If the church isn’t a social organization, then how are the needy cared for?
"The church has no bowling league, no softball team, nor does it sponsor a Boy Scout troop. We have an air-conditioned building with several rooms for Bible classes, but there is no kitchen, no banquet hall, no gymnasium, or party room. Perhaps you are wondering what kind of church is this, or what does the church offer the community. Quite simply, we are a church that follows after the pattern of the New Testament. We are not a social club, nor a civic organization, nor a political forum, nor a welfare institution. While the influence of the church and its members are felt in all these areas, the church, itself, is none of these things. The church is a spiritual institution, which administers to the spiritual needs of its members and the community." (from La Vista Church of Christ's home page)

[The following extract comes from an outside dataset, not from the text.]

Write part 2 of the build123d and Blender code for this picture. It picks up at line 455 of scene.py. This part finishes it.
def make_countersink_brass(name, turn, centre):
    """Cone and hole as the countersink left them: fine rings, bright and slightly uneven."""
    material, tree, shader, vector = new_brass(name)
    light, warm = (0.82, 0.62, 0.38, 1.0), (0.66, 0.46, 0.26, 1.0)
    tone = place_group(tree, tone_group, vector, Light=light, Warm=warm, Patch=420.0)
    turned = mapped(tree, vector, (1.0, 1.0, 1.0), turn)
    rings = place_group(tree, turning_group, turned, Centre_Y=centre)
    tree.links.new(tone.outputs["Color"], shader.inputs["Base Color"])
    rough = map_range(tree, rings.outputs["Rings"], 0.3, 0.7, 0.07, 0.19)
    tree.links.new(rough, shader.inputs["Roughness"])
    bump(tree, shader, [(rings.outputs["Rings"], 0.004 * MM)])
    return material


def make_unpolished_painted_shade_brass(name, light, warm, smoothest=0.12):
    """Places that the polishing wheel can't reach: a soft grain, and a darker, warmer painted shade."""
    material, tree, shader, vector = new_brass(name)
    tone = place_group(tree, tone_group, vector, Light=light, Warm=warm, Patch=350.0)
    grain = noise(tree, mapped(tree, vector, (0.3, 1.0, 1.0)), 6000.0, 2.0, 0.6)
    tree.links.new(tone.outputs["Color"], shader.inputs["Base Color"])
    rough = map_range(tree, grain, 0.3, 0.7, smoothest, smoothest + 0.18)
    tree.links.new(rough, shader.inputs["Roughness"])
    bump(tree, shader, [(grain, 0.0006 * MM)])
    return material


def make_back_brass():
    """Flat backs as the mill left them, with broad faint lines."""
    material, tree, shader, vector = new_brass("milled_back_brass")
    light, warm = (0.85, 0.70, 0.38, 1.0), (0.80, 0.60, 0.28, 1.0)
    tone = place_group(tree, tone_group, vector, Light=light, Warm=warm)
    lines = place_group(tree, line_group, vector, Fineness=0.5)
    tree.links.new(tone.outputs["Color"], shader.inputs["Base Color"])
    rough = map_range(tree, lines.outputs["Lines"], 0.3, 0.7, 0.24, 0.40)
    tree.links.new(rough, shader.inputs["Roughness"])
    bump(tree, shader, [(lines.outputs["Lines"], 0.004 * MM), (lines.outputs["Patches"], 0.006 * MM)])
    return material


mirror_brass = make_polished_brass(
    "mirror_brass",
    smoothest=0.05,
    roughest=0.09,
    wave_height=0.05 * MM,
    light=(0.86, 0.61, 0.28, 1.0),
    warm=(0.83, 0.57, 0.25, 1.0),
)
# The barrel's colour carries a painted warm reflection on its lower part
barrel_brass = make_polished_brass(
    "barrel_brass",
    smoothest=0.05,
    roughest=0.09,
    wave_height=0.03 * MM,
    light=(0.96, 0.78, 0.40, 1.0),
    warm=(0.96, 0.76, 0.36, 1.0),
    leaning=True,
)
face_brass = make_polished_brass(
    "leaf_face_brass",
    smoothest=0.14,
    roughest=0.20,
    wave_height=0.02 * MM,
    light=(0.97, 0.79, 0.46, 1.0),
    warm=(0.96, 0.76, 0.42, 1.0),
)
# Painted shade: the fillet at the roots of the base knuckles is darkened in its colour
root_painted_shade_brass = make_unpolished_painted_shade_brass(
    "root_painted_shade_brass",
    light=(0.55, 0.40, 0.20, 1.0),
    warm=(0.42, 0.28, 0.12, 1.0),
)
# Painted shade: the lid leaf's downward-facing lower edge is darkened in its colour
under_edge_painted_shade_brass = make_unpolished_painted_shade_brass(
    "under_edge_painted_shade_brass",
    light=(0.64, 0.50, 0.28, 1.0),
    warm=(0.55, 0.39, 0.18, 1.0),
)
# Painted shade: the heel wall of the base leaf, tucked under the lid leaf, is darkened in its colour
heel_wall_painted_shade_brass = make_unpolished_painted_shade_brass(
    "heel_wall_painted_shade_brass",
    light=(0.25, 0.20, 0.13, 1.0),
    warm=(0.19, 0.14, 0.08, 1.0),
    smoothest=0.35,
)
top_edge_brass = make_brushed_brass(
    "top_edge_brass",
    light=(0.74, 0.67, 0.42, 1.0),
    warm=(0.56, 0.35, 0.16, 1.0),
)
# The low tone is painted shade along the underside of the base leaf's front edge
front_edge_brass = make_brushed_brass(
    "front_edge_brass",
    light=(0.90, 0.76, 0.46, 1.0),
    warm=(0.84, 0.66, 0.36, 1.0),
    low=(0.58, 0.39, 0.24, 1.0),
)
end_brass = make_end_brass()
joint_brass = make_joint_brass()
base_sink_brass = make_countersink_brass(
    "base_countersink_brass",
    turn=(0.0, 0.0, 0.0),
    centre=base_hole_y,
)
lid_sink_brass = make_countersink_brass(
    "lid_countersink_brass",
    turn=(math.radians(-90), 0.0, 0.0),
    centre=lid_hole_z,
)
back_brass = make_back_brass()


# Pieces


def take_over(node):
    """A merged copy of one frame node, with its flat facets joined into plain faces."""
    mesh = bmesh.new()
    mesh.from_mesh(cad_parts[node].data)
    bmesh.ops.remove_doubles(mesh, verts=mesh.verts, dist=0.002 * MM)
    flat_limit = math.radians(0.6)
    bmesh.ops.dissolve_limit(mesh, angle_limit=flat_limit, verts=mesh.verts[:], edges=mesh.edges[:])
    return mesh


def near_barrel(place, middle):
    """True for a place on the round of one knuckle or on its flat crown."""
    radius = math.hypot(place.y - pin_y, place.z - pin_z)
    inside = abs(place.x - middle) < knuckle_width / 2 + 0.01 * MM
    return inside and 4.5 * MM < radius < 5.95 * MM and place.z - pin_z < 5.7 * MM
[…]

Now I am a Biblical literalist. The early church pooled their resources to meet all the needs of every member? As a matter of fact, Acts records that the first controversy in the church was over the Hebrew widows receiving more food than the Greek ones. And then you have James (if a person comes to you lacking food or clothes, do not tell him "be ye warm" or "be ye fed" but rather meet the needs of the body in addition to the spirit) and Jesus Christ said that those who did not feed the hungry or visit those in prison would be "goats." It might be mighty forward of me to ask such a thing since I am not a minister and not a member of your congregation, but are you keeping these things? And if so, how? Please do not take offense (I know, that is the equivalent of bashing someone on the thumb with a hammer and then saying "I hope that didn't hurt!"), but instead please know that my intent was honorable. Hopefully my telling you that the fact that I came across your website looking for the meaning of "firstborn of creation" that Jehovah's Witnesses, Mormons, and similar point to in order to deny God's Tri-Unity, found what I was looking for, and will use it for my own website (which gets frequented by Mormons and Oneness Pentecostals attempting to defend their false beliefs) will convince you that my intent is not to mock, accuse, or claim to be superior to you. Thank you.

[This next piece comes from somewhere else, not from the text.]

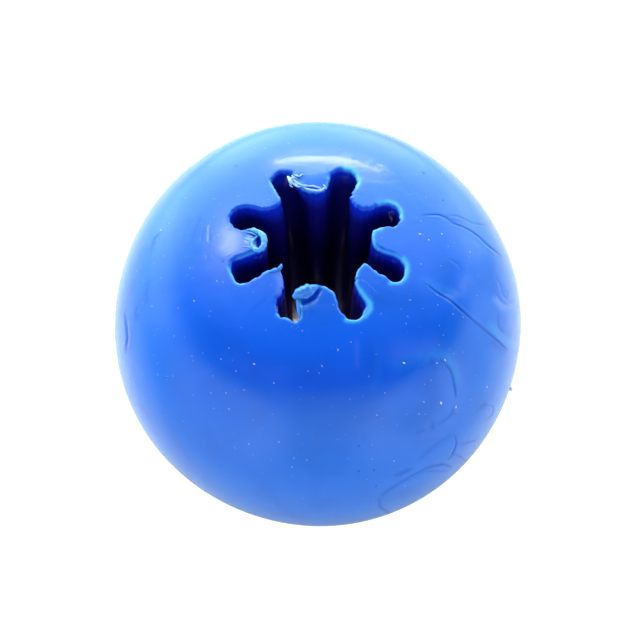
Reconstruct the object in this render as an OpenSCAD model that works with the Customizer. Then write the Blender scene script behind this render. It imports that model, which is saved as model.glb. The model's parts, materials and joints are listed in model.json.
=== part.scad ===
// Treat dispensing ball: one solid moulding of natural rubber with a bore right
// through it. Eight rubber teeth stand into the bore and grip a treat between them.
// The bore runs along Z and the origin is the centre of the ball.

/* [Ball] */
// Diameter of the ball
ball_d = 76; // [60:1:90]
// Height of the cap that each flat land takes off the ball
land_drop = 5.6; // [3:0.2:8]
// Radius that blends each flat land into the round of the ball
land_blend_r = 12; // [6:0.5:14]

/* [Bore] */
// Number of slots, which is also the number of teeth
slot_count = 8; // [6:1:9]
// Diameter of the circle that the tips of the teeth touch
tooth_circle_d = 16.2; // [15:0.1:18]
// Width of each slot
slot_w = 4; // [3.4:0.1:4.4]
// Distance across the round ends of two opposite slots
slot_span = 28.2; // [26:0.1:30]

/* [Finish] */
// Smoothness of the round surfaces
facets = 96; // [32:8:160]

/* [Hidden] */

// Length that every cut runs past the face it opens
overrun = 1;

ball_r = ball_d / 2;
land_z = ball_r - land_drop;
land_to_land = 2 * land_z;
slot_r = slot_w / 2;

// Teeth stand on the X and Y axes and every pitch between them, and the slots half way
pitch = 360 / slot_count;
half_pitch = pitch / 2;

// A tooth ends in a half circle that runs tangent into the slots on both of its sides.
// tooth_at is how far its centre stands from the axis of the bore.
tooth_at = (tooth_circle_d / 2 - slot_r) / (1 - sin(half_pitch));
tooth_tip_r = tooth_at * sin(half_pitch) - slot_r;

// Each slot's straight walls run from the teeth to the centre of its round end
slot_from = tooth_at * cos(half_pitch);
slot_to = slot_span / 2 - slot_r;

// The blend is tangent to the land, above the first centre, and to the ball, along the
// line from the ball's centre through it
blend_z = land_z - land_blend_r;
blend_x = sqrt(pow(ball_r - land_blend_r, 2) - pow(blend_z, 2));
blend_angle = atan2(blend_z, blend_x);

// Half the profile of the solid ball, on the positive side of its axis
module ball_profile() {
    intersection() {
        circle(r = ball_r, $fn = facets);
        translate([0, -land_z])
            square([ball_r, land_to_land]);
        // Below the tangent line the round of the ball shows, and above it the blend
        union() {
            polygon([
                [0, 0],
                [ball_d * cos(blend_angle), ball_d * sin(blend_angle)],
                [ball_d, 0],
                [ball_d * cos(blend_angle), -ball_d * sin(blend_angle)]
            ]);
            for (side = [-1, 1])
                translate([blend_x, side * blend_z])
                    circle(r = land_blend_r, $fn = facets);
            translate([0, -land_z])
                square([blend_x, land_to_land]);
        }
    }
}

// Outline of the bore, seen along it: a core between the teeth and a slot between each pair
module bore_outline() {
    difference() {
        circle(r = tooth_at, $fn = slot_count);
        for (i = [0 : slot_count - 1])
            rotate(i * pitch)
                translate([tooth_at, 0])
                    circle(r = tooth_tip_r, $fn = facets);
    }
    for (i = [0 : slot_count - 1])
        rotate(half_pitch + i * pitch) {
            translate([0, -slot_r])
                square([slot_to, slot_w]);
            translate([slot_to, 0])
                circle(r = slot_r, $fn = facets);
        }
}

module ball_body() {
    color([0.10, 0.38, 0.88])
        difference() {
            rotate_extrude($fn = facets)
                ball_profile();
            translate([0, 0, -land_z - overrun])
                linear_extrude(height = land_to_land + 2 * overrun)
                    bore_outline();
        }
}

ball_body();
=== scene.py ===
# Treat dispensing ball of blue natural rubber, with a star shaped bore right through it.
import json
import math

import bmesh
import bpy
import numpy as np
from mathutils import Matrix, Vector, noise
from mathutils.bvhtree import BVHTree


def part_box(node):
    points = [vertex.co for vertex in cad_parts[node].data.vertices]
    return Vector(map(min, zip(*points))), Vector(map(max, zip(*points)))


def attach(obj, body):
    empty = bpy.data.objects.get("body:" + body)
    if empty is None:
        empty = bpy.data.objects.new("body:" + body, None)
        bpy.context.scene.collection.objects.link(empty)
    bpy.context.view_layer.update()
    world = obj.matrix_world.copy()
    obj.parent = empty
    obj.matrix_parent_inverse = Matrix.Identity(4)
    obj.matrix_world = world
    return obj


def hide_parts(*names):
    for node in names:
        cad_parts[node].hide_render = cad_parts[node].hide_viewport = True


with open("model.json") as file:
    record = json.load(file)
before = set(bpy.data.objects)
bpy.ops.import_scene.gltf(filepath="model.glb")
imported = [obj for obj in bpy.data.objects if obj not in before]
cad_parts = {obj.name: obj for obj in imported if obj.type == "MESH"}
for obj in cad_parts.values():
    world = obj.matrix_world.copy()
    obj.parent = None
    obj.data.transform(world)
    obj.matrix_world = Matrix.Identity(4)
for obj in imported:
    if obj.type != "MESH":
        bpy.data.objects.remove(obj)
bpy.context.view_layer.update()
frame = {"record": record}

# Camera. It looks down into the mouth from a little in front of it, under two ball diameters
# away, as the photograph does. The ball's own outline in the photograph sets the lens, and
# its place there sets the small shift.
MM = 0.001
PHOTO_SIZE = 640
OUTLINE_CENTRE = (317.7, 324.1)
OUTLINE_RADIUS = 202.8

CAMERA_RADII = 3.6
CAMERA_ELEVATION = math.radians(66.3)
CAMERA_AZIMUTH = math.radians(-1.5)
CAMERA_ROLL = math.radians(0.5)
SENSOR_WIDTH = 36
CLIP_START = 1 * MM

ball_low, ball_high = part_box("ball_body")
ball_radius = (ball_high.x - ball_low.x) / 2
camera_back = Vector((
    math.sin(CAMERA_AZIMUTH) * math.cos(CAMERA_ELEVATION),
    -math.cos(CAMERA_AZIMUTH) * math.cos(CAMERA_ELEVATION),
    math.sin(CAMERA_ELEVATION),
))
level_right = Vector((math.cos(CAMERA_AZIMUTH), math.sin(CAMERA_AZIMUTH), 0))
camera_right = Matrix.Rotation(CAMERA_ROLL, 3, camera_back) @ level_right
camera_up = camera_back.cross(camera_right)
camera_place = camera_back * CAMERA_RADII * ball_radius
focal_px = OUTLINE_RADIUS * math.sqrt(CAMERA_RADII ** 2 - 1)

camera_data = bpy.data.cameras.new("photo_camera")
camera_data.sensor_width = SENSOR_WIDTH
camera_data.lens = SENSOR_WIDTH * focal_px / PHOTO_SIZE
camera_data.shift_x = (PHOTO_SIZE / 2 - OUTLINE_CENTRE[0]) / PHOTO_SIZE
camera_data.shift_y = (OUTLINE_CENTRE[1] - PHOTO_SIZE / 2) / PHOTO_SIZE
camera_data.clip_start = CLIP_START
camera = bpy.data.objects.new("photo_camera", camera_data)
camera_turn = Matrix((camera_right, camera_up, camera_back)).transposed()
camera.matrix_world = Matrix.Translation(camera_place) @ camera_turn.to_4x4()
bpy.context.scene.collection.objects.link(camera)
bpy.context.scene.camera = camera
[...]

You are blending passages discussing the responsibilities of each individual Christian with those discussing the responsibilities of the church in a local. While both the Christian and the church may share overlapping duties, they are not the same. A passage illustrating this is the instructions given on who takes care of widows. "Honor widows who are really widows. But if any widow has children or grandchildren, let them first learn to show piety at home and to repay their parents; for this is good and acceptable before God. ... But if anyone does not provide for his own, and especially for those of his household, he has denied the faith and is worse than an unbeliever. ... If any believing man or woman has widows, let them relieve them, and do not let the church be burdened, that it may relieve those who are really widows" (I Timothy 5:3-4,8,16). The verses I skipped contain the details of what characteristics indicate that a widow should be the responsibility of the church. But notice in what I did quote that the primary responsibility for the care of widows is upon the widow's children. The church only handled widows who had no family to care for her and who had lived an exemplary life. The church was not a welfare organization to care for everyone who came along.

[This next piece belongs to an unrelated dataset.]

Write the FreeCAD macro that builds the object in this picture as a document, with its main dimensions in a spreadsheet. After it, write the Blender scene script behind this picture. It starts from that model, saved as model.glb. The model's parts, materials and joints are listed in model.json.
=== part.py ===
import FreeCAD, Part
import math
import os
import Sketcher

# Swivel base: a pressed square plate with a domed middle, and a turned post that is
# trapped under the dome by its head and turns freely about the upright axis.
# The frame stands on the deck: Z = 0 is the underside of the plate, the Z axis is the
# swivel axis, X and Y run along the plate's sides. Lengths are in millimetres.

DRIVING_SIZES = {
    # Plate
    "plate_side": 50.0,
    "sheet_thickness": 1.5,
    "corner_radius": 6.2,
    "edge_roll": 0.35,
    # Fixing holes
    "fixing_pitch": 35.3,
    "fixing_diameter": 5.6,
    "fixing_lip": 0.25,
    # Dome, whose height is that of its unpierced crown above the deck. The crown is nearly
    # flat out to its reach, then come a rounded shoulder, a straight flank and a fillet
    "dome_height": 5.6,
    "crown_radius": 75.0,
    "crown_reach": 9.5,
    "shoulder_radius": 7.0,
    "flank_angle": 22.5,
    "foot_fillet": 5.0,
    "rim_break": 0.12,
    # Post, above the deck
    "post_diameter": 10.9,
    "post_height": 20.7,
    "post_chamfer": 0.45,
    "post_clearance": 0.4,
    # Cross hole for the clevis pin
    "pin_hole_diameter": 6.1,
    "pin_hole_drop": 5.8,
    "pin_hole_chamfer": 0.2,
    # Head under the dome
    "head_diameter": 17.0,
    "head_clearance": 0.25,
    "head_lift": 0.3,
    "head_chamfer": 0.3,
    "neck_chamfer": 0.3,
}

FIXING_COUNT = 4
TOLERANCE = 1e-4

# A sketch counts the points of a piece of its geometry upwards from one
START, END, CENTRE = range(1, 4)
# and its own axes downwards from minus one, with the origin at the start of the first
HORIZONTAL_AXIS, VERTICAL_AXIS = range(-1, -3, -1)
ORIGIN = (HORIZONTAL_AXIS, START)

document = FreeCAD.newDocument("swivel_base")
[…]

Did the church meet the needs of every member? Only if you see that the emphasis is on members of the church who had needs. The church made sure that no member went hungry. But every member was not in need, otherwise from where did the money come? "Nor was there anyone among them who lacked; for all who were possessors of lands or houses sold them, and brought the proceeds of the things that were sold, and laid them at the apostles' feet; and they distributed to each as anyone had need" (Acts 4:34-35). Even in this help in times of need, the church's aid did not remove the individual's responsibility. "But we command you, brethren, in the name of our Lord Jesus Christ, that you withdraw from every brother who walks disorderly and not according to the tradition which he received from us. For you yourselves know how you ought to follow us, for we were not disorderly among you; nor did we eat anyone's bread free of charge, but worked with labor and toil night and day, that we might not be a burden to any of you, not because we do not have authority, but to make ourselves an example of how you should follow us. For even when we were with you, we commanded you this: If anyone will not work, neither shall he eat. For we hear that there are some who walk among you in a disorderly manner, not working at all, but are busybodies. Now those who are such we command and exhort through our Lord Jesus Christ that they work in quietness and eat their own bread" (II Thessalonians 3:6-12).
The church here teaches its members to fulfill their responsibilities to their fellow men and not to expect someone else or some organization to relieve them of their duty.